5. Behavioral-Finance-Aspekte
Ankereffekt (Anchoring)
Der aktuelle Aktienkurs kann als Anker für die Erwartungen der Investoren dienen. Ein steigender Kurs kann zu positiven Erwartungen und weiterem Kursanstieg führen, während ein fallender Kurs das Gegenteil bewirken kann.
Herdenverhalten (Herding)
Investoren neigen dazu, dem Verhalten anderer Investoren zu folgen. Ein steigender Aktienkurs kann eine Herdenbewegung auslösen, die den Kurs weiter nach oben treibt.
Verlustaversion (Loss Aversion)
Investoren reagieren stärker auf Verluste als auf Gewinne.
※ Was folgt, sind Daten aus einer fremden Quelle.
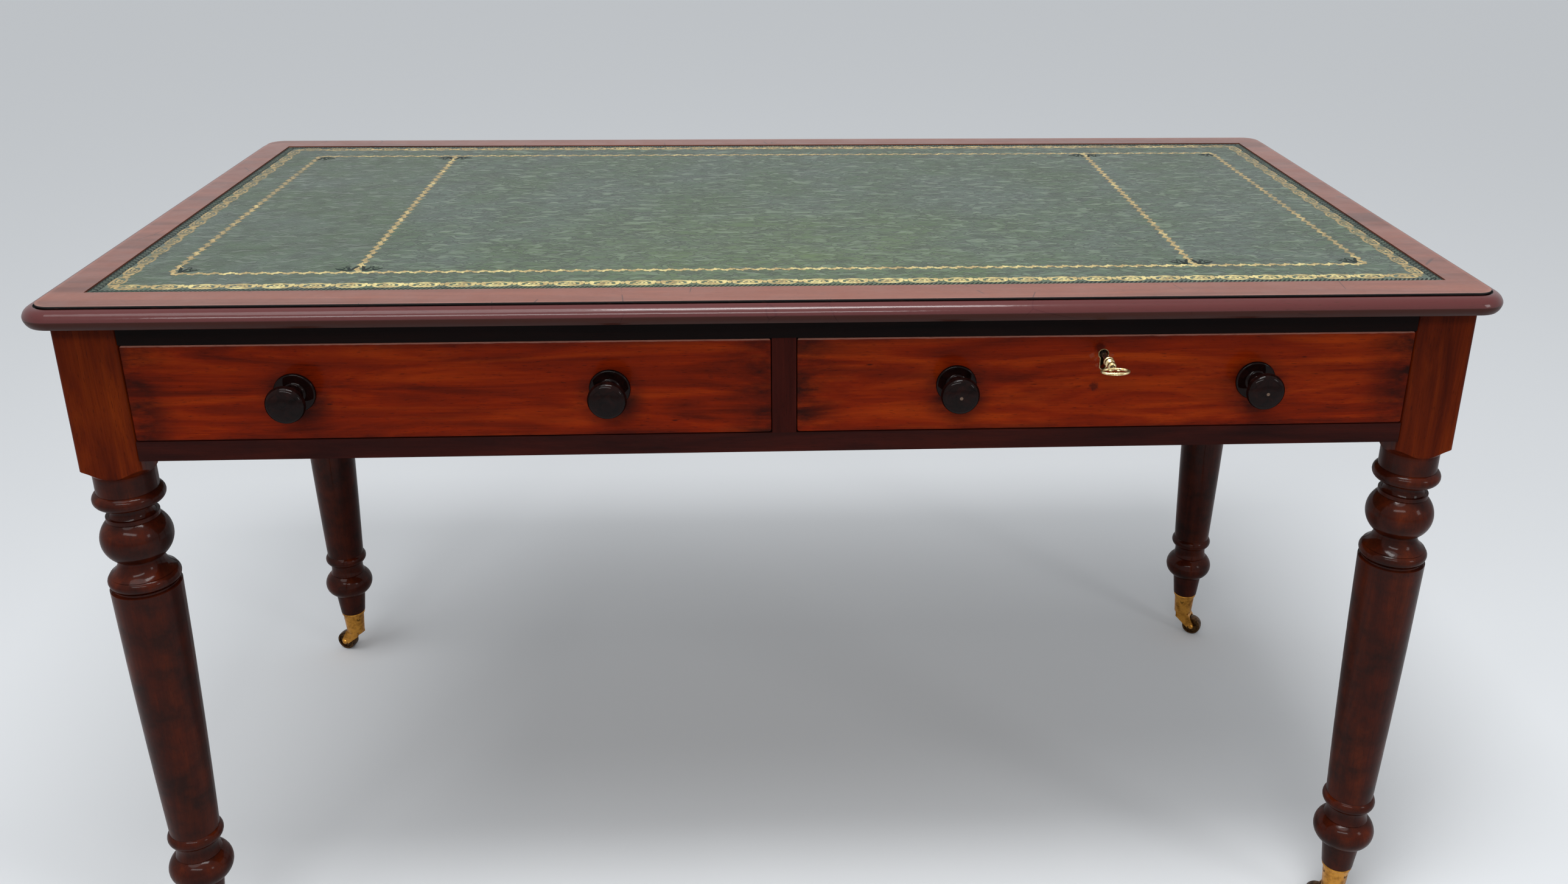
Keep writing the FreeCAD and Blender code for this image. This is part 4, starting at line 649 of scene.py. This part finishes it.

Ein fallender Aktienkurs kann daher zu Panikverkäufen führen, die den Kurs weiter unter Druck setzen.
Zusammenfassung: Der Aktienkurs als strategisches Steuerungsinstrument
Der Aktienkurs ist weit mehr als nur ein Indikator für den Unternehmenswert. Er beeinflusst zentrale wirtschaftliche Entscheidungen, die Kapitalstruktur, das Risikomanagement und die Beziehungen zu Stakeholdern. Gleichzeitig dient er als Feedback-Schleife und Disziplinierungsmechanismus für das Management. Psychologische Aspekte wie Herding und Verlustaversion spielen ebenfalls eine Rolle bei der Dynamik des Kurses.
Ein langfristig stabiler oder steigender Aktienkurs ist somit nicht nur für die Shareholder von Vorteil, sondern trägt maßgeblich zur strategischen Positionierung und Wettbewerbsfähigkeit des Unternehmens bei.